## START Input records

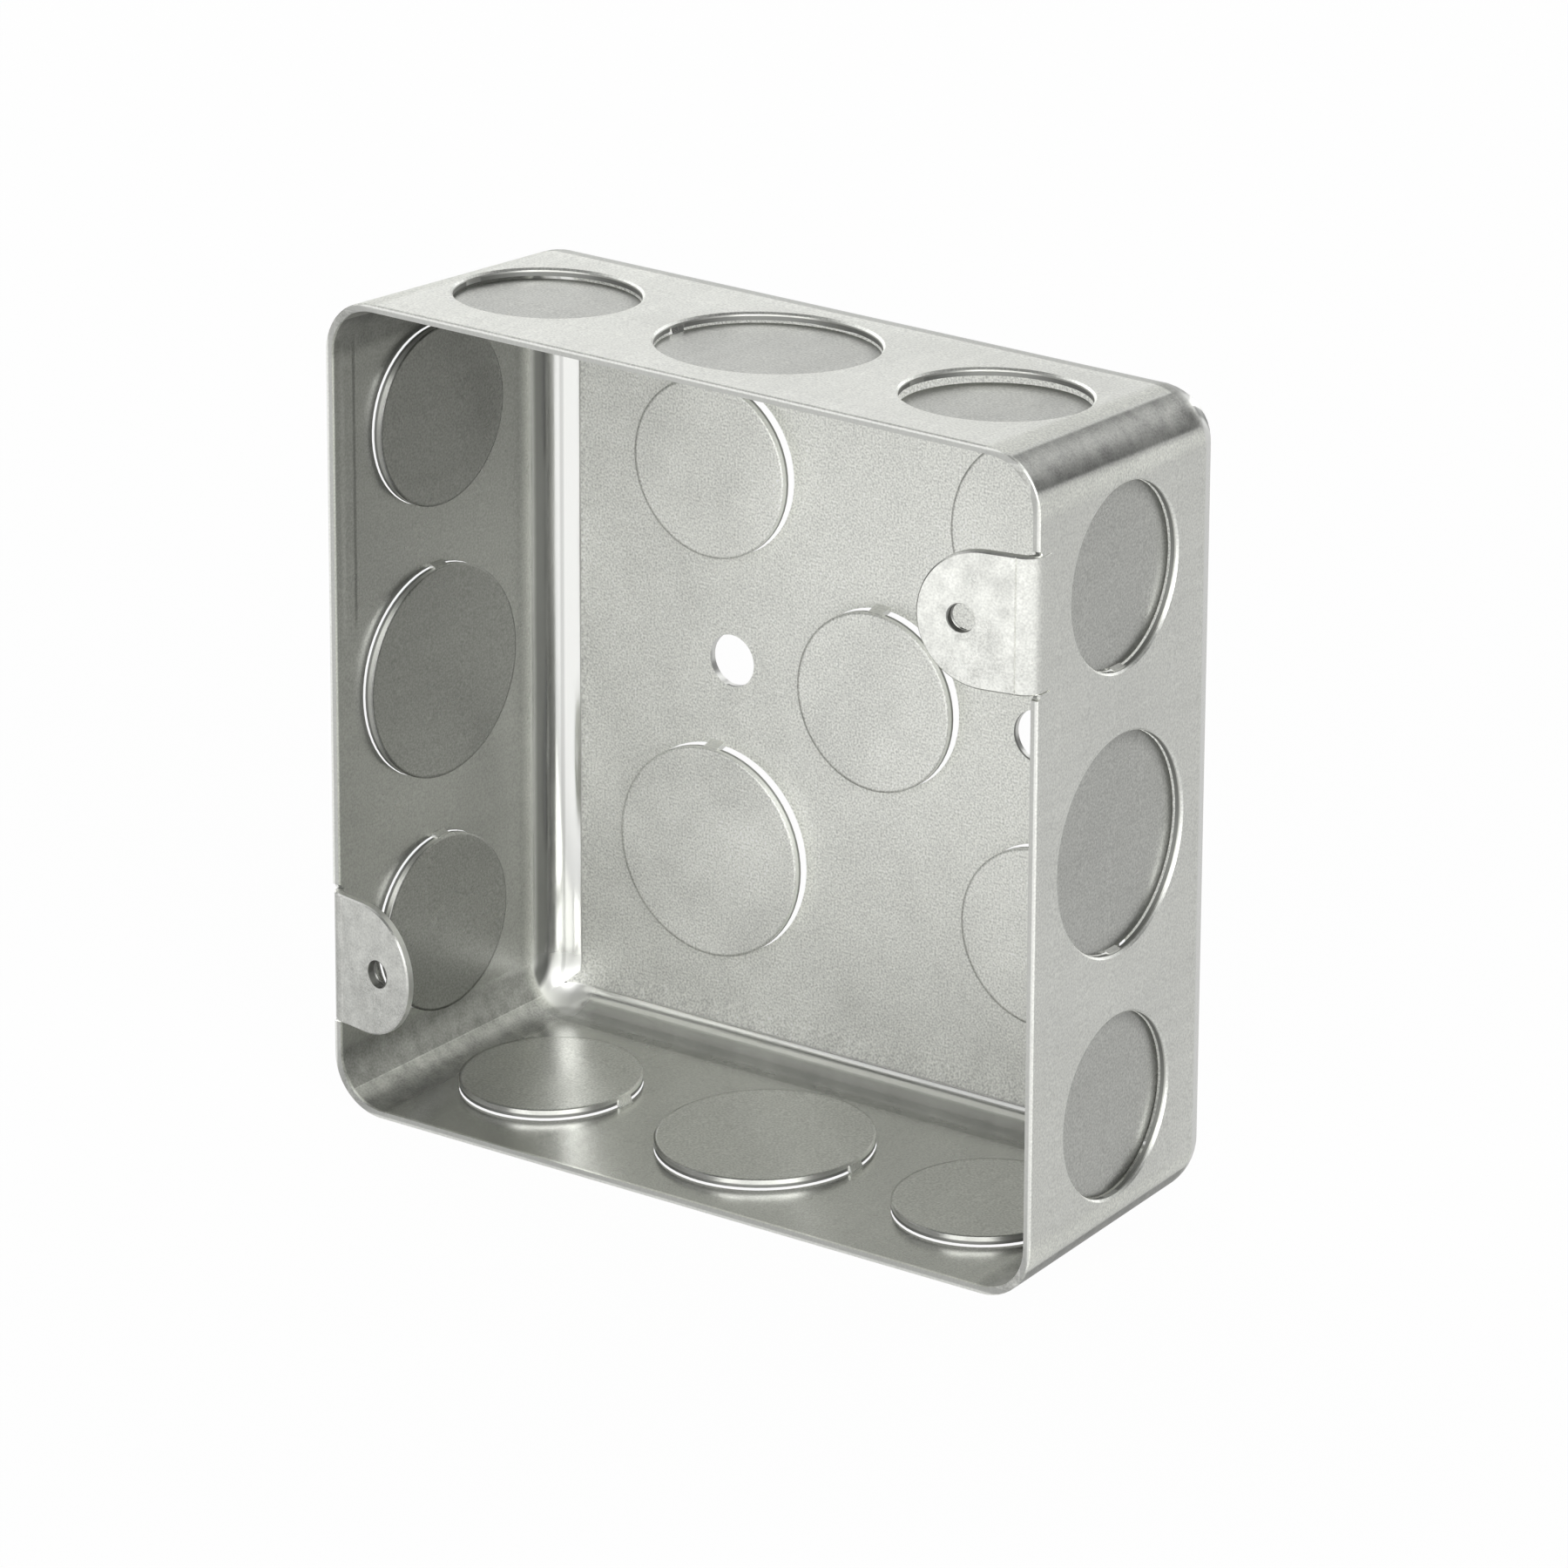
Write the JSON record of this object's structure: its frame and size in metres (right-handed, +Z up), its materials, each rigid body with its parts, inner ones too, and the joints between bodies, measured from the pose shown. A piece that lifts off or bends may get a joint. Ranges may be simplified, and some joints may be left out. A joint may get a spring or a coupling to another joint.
{
  "type": "square electrical box",
  "caption": "Shallow open square sheet-steel box that holds wiring joints, with round knockouts in its walls and back, bent ears for the cover screws and mounting holes.",
  "frame": {"origin": "middle of the box across, on the surface that its lower wall stands on, halfway along the overall depth", "axes": "+X to the right seen from the open front, +Y from the open front to the back, +Z up"},
  "size_m": [0.1016, 0.0441, 0.1016],
  "materials": {
    "galvanised_steel": "bright galvanised sheet with a fine grain"
  },
  "bodies": {
    "root": {"box_shell": "galvanised_steel"}
  },
  "joints": []
}
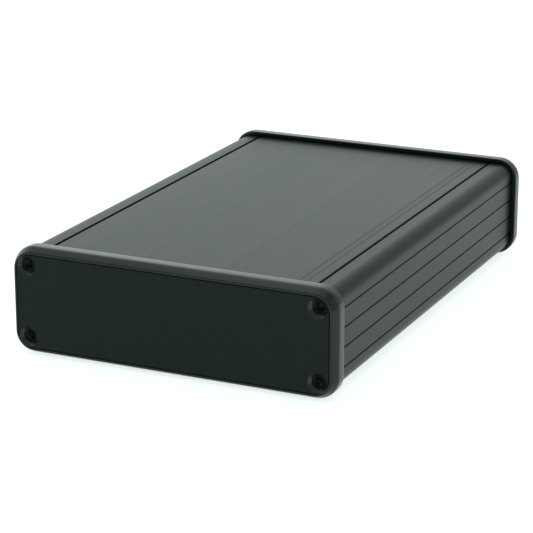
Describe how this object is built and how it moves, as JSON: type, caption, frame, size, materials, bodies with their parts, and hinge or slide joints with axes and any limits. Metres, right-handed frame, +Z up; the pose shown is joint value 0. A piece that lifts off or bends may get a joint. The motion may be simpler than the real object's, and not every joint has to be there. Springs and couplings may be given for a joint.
{
  "type": "logic analyzer",
  "caption": "Black extruded aluminium instrument case with plastic bezels, holding a logic analyzer board with a probe header and a USB socket.",
  "frame": {"origin": "middle of the whole object's box, on the surface it stands on", "axes": "+Y along the case, from the blank end panel to the connectors; +Z up; +X to the right when looking at the blank end"},
  "size_m": [0.1064, 0.1672, 0.0336],
  "materials": {
    "black_anodised": "black anodised, satin, with faint extrusion lines along Y",
    "panel_anodised": "black anodised sheet, fine and matt",
    "bezel_plastic": "moulded black plastic, fine texture",
    "screw_black": "black oxide",
    "board_green": "green solder mask, satin",
    "connector_plastic": "glass-filled black nylon",
    "gold_contacts": "gold flash",
    "tinned_steel": "tinned sheet steel",
    "socket_insert": "white nylon",
    "lamp_lens": "tinted clear epoxy",
    "chip_epoxy": "moulded black epoxy",
    "resistor_ceramic": "glazed black over white ceramic",
    "ferrite": "moulded ferrite",
    "capacitor_can": "bare aluminium can",
    "capacitor_ceramic": "tan ceramic"
  },
  "bodies": {
    "case": {"case_extrusion": "black_anodised", "front_bezel": "bezel_plastic", "front_panel": "panel_anodised", "front_screws": "screw_black"},
    "rear_end": {"rear_bezel": "bezel_plastic", "rear_panel": "panel_anodised", "rear_screws": "screw_black"},
    "cover": {"top_cover": "black_anodised"},
    "board": {"main_board": "board_green", "signal_header": "connector_plastic", "header_pins": "gold_contacts", "usb_shell": "tinned_steel", "usb_insert": "socket_insert", "usb_contacts": "gold_contacts", "lamp_holder": "connector_plastic", "status_lamps": "lamp_lens", "input_comparators": "chip_epoxy", "resistor_networks": "resistor_ceramic", "threshold_converter": "chip_epoxy", "capture_chip": "chip_epoxy", "memory_chips": "chip_epoxy", "usb_controller": "chip_epoxy", "settings_memory": "chip_epoxy", "sample_oscillator": "tinned_steel", "usb_crystal": "tinned_steel", "voltage_regulators": "chip_epoxy", "power_inductor": "ferrite", "bulk_capacitors": "capacitor_can", "bypass_capacitors": "capacitor_ceramic"},
    "latch_left": {"latch_left": "connector_plastic"},
    "latch_right": {"latch_right": "connector_plastic"}
  },
  "joints": [
    {"name": "rear_end_slide", "type": "slide", "parent": "case", "child": "rear_end", "axis": [0, 1, 0], "range_m": [0, 0.2]},
    {"name": "cover_slide", "type": "slide", "parent": "case", "child": "cover", "axis": [0, 1, 0], "range_m": [0, 0.17]},
    {"name": "board_slide", "type": "slide", "parent": "case", "child": "board", "axis": [0, 1, 0], "range_m": [0, 0.17]},
    {"name": "latch_left_swing", "type": "hinge", "parent": "board", "child": "latch_left", "pos_m": [-0.03859, 0.0726, 0.01655], "axis": [0, 0, 1], "range_deg": [0, 25]},
    {"name": "latch_right_swing", "type": "hinge", "parent": "board", "child": "latch_right", "pos_m": [0.01659, 0.0726, 0.01655], "axis": [0, 0, -1], "range_deg": [0, 25]}
  ],
  "couplings": [
    {"joint": "cover_slide", "follows": "rear_end_slide", "ratio": 0.85},
    {"joint": "board_slide", "follows": "rear_end_slide", "ratio": 0.85}
  ]
}
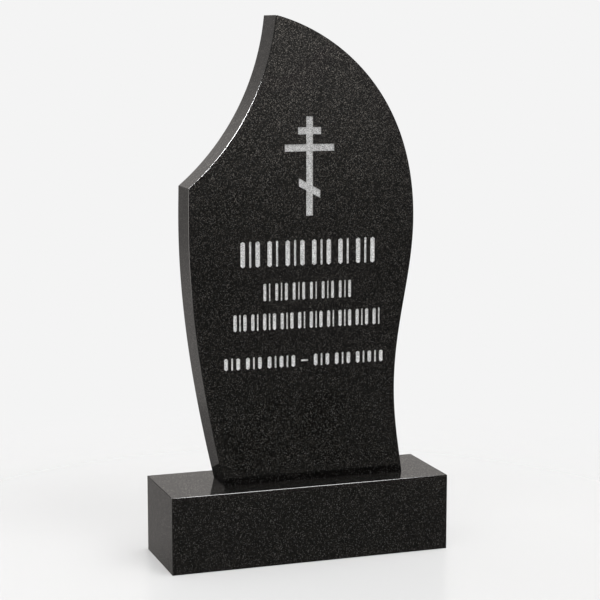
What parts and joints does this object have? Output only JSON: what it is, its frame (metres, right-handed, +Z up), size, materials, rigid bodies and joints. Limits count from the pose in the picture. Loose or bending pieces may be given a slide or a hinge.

## END Input records

> [Work required] From the first line to the last, please quote the material above exactly.

> [Response for this exercise]
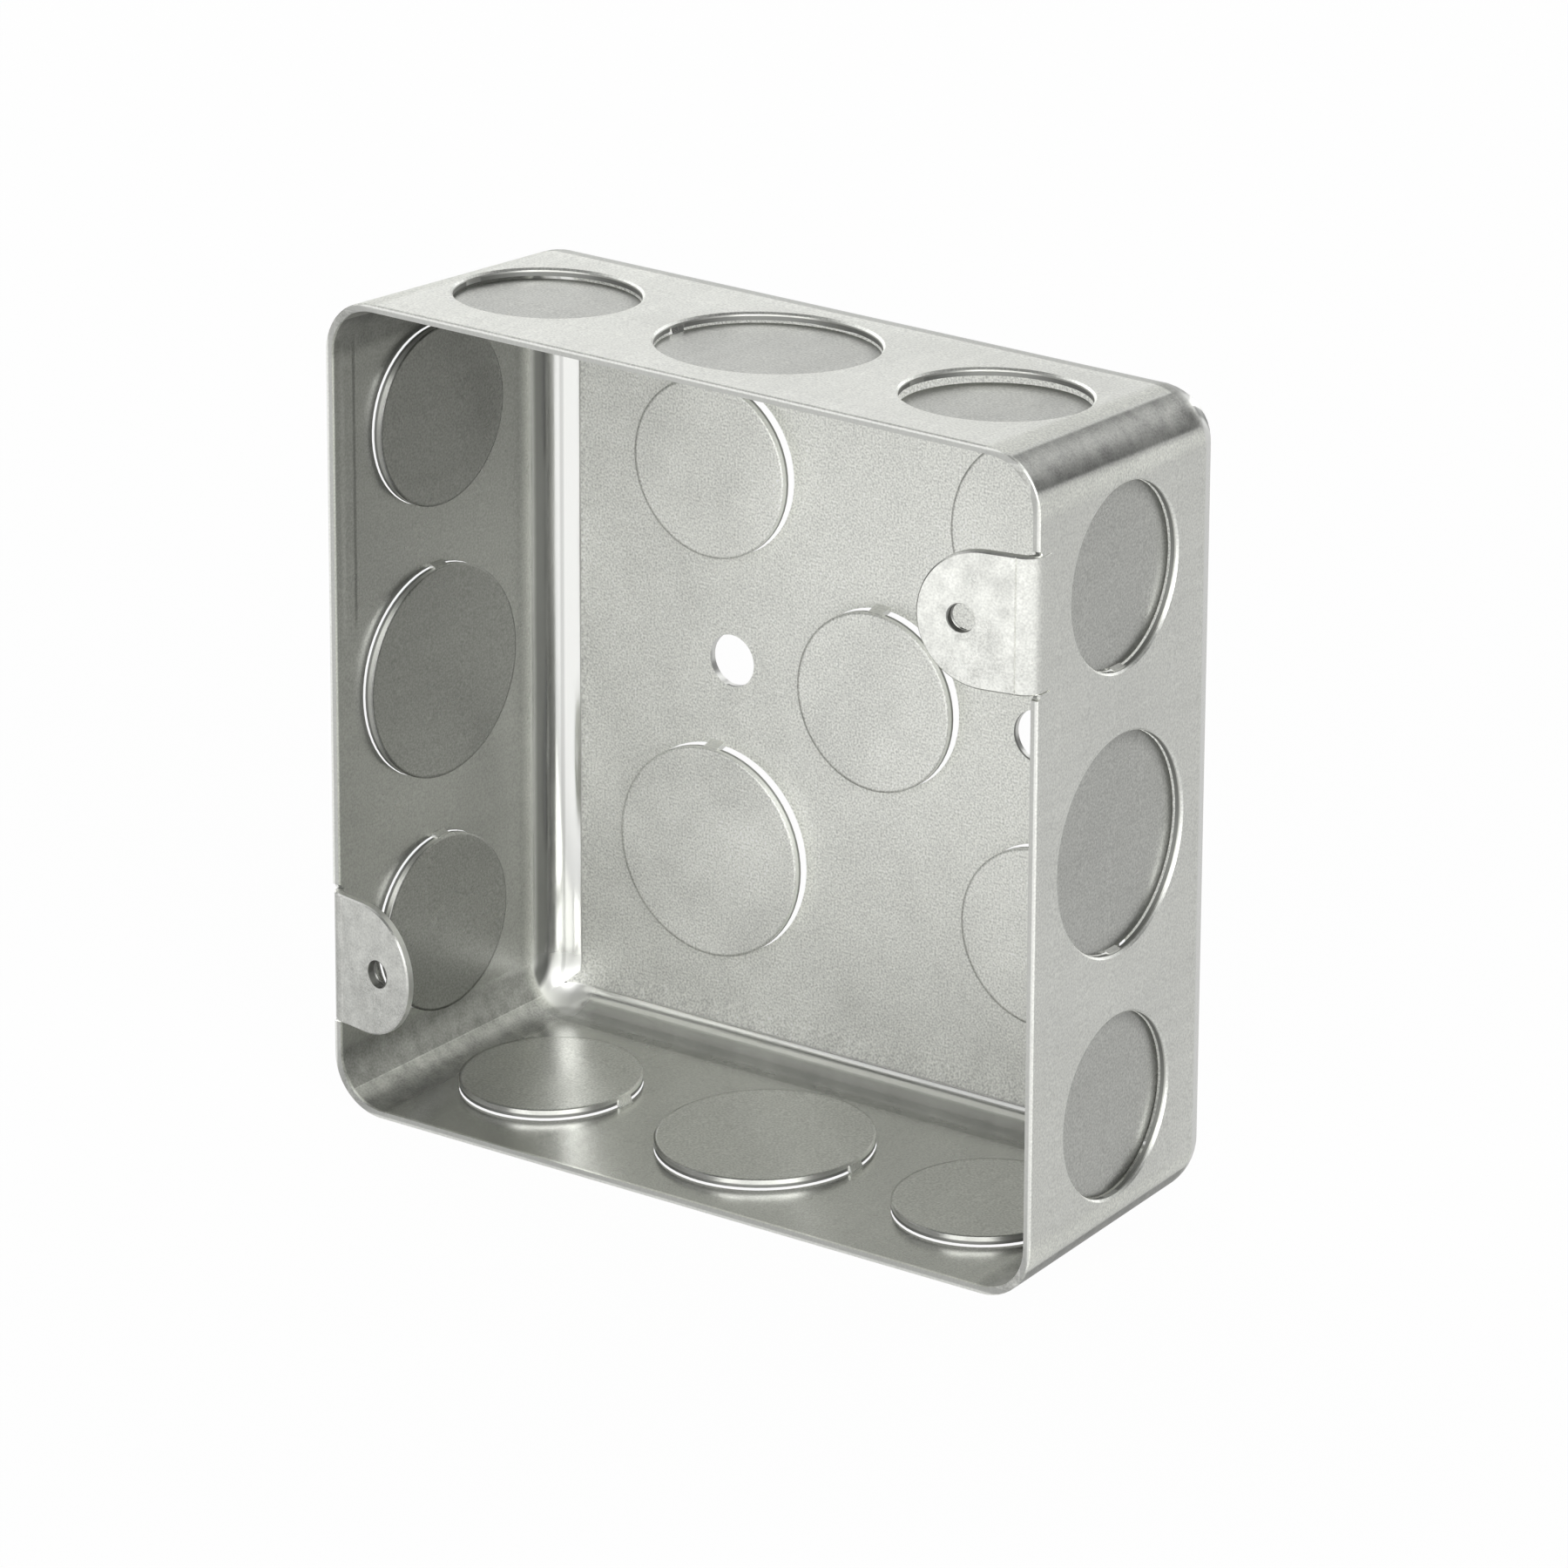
Write the JSON record of this object's structure: its frame and size in metres (right-handed, +Z up), its materials, each rigid body with its parts, inner ones too, and the joints between bodies, measured from the pose shown. A piece that lifts off or bends may get a joint. Ranges may be simplified, and some joints may be left out. A joint may get a spring or a coupling to another joint.
{
  "type": "square electrical box",
  "caption": "Shallow open square sheet-steel box that holds wiring joints, with round knockouts in its walls and back, bent ears for the cover screws and mounting holes.",
  "frame": {"origin": "middle of the box across, on the surface that its lower wall stands on, halfway along the overall depth", "axes": "+X to the right seen from the open front, +Y from the open front to the back, +Z up"},
  "size_m": [0.1016, 0.0441, 0.1016],
  "materials": {
    "galvanised_steel": "bright galvanised sheet with a fine grain"
  },
  "bodies": {
    "root": {"box_shell": "galvanised_steel"}
  },
  "joints": []
}
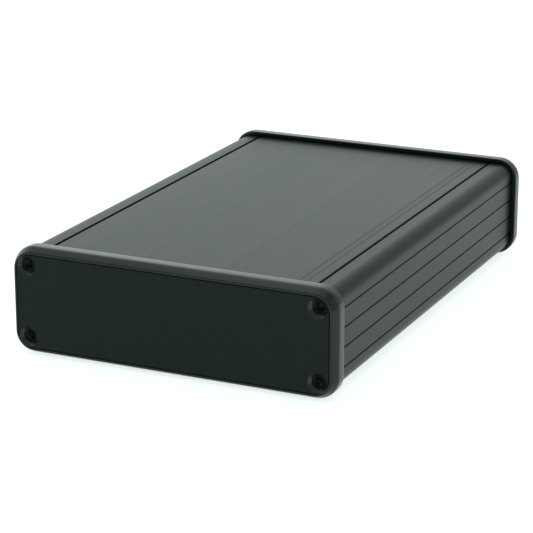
Describe how this object is built and how it moves, as JSON: type, caption, frame, size, materials, bodies with their parts, and hinge or slide joints with axes and any limits. Metres, right-handed frame, +Z up; the pose shown is joint value 0. A piece that lifts off or bends may get a joint. The motion may be simpler than the real object's, and not every joint has to be there. Springs and couplings may be given for a joint.
{
  "type": "logic analyzer",
  "caption": "Black extruded aluminium instrument case with plastic bezels, holding a logic analyzer board with a probe header and a USB socket.",
  "frame": {"origin": "middle of the whole object's box, on the surface it stands on", "axes": "+Y along the case, from the blank end panel to the connectors; +Z up; +X to the right when looking at the blank end"},
  "size_m": [0.1064, 0.1672, 0.0336],
  "materials": {
    "black_anodised": "black anodised, satin, with faint extrusion lines along Y",
    "panel_anodised": "black anodised sheet, fine and matt",
    "bezel_plastic": "moulded black plastic, fine texture",
    "screw_black": "black oxide",
    "board_green": "green solder mask, satin",
    "connector_plastic": "glass-filled black nylon",
    "gold_contacts": "gold flash",
    "tinned_steel": "tinned sheet steel",
    "socket_insert": "white nylon",
    "lamp_lens": "tinted clear epoxy",
    "chip_epoxy": "moulded black epoxy",
    "resistor_ceramic": "glazed black over white ceramic",
    "ferrite": "moulded ferrite",
    "capacitor_can": "bare aluminium can",
    "capacitor_ceramic": "tan ceramic"
  },
  "bodies": {
    "case": {"case_extrusion": "black_anodised", "front_bezel": "bezel_plastic", "front_panel": "panel_anodised", "front_screws": "screw_black"},
    "rear_end": {"rear_bezel": "bezel_plastic", "rear_panel": "panel_anodised", "rear_screws": "screw_black"},
    "cover": {"top_cover": "black_anodised"},
    "board": {"main_board": "board_green", "signal_header": "connector_plastic", "header_pins": "gold_contacts", "usb_shell": "tinned_steel", "usb_insert": "socket_insert", "usb_contacts": "gold_contacts", "lamp_holder": "connector_plastic", "status_lamps": "lamp_lens", "input_comparators": "chip_epoxy", "resistor_networks": "resistor_ceramic", "threshold_converter": "chip_epoxy", "capture_chip": "chip_epoxy", "memory_chips": "chip_epoxy", "usb_controller": "chip_epoxy", "settings_memory": "chip_epoxy", "sample_oscillator": "tinned_steel", "usb_crystal": "tinned_steel", "voltage_regulators": "chip_epoxy", "power_inductor": "ferrite", "bulk_capacitors": "capacitor_can", "bypass_capacitors": "capacitor_ceramic"},
    "latch_left": {"latch_left": "connector_plastic"},
    "latch_right": {"latch_right": "connector_plastic"}
  },
  "joints": [
    {"name": "rear_end_slide", "type": "slide", "parent": "case", "child": "rear_end", "axis": [0, 1, 0], "range_m": [0, 0.2]},
    {"name": "cover_slide", "type": "slide", "parent": "case", "child": "cover", "axis": [0, 1, 0], "range_m": [0, 0.17]},
    {"name": "board_slide", "type": "slide", "parent": "case", "child": "board", "axis": [0, 1, 0], "range_m": [0, 0.17]},
    {"name": "latch_left_swing", "type": "hinge", "parent": "board", "child": "latch_left", "pos_m": [-0.03859, 0.0726, 0.01655], "axis": [0, 0, 1], "range_deg": [0, 25]},
    {"name": "latch_right_swing", "type": "hinge", "parent": "board", "child": "latch_right", "pos_m": [0.01659, 0.0726, 0.01655], "axis": [0, 0, -1], "range_deg": [0, 25]}
  ],
  "couplings": [
    {"joint": "cover_slide", "follows": "rear_end_slide", "ratio": 0.85},
    {"joint": "board_slide", "follows": "rear_end_slide", "ratio": 0.85}
  ]
}
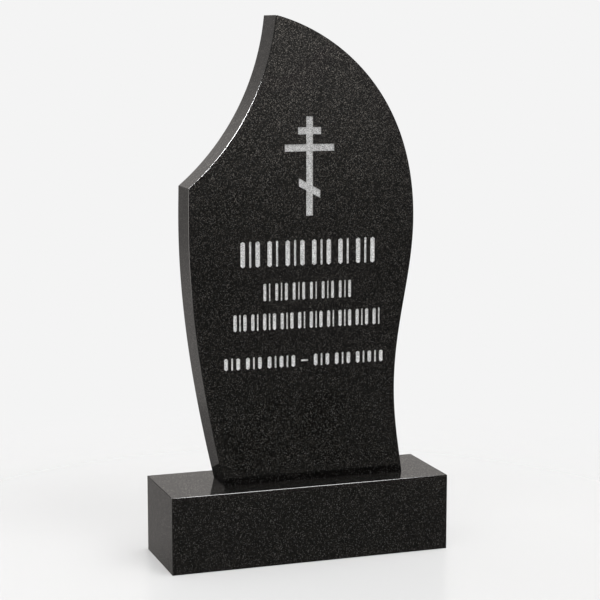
What parts and joints does this object have? Output only JSON: what it is, its frame (metres, right-handed, +Z up), size, materials, rigid bodies and joints. Limits count from the pose in the picture. Loose or bending pieces may be given a slide or a hinge.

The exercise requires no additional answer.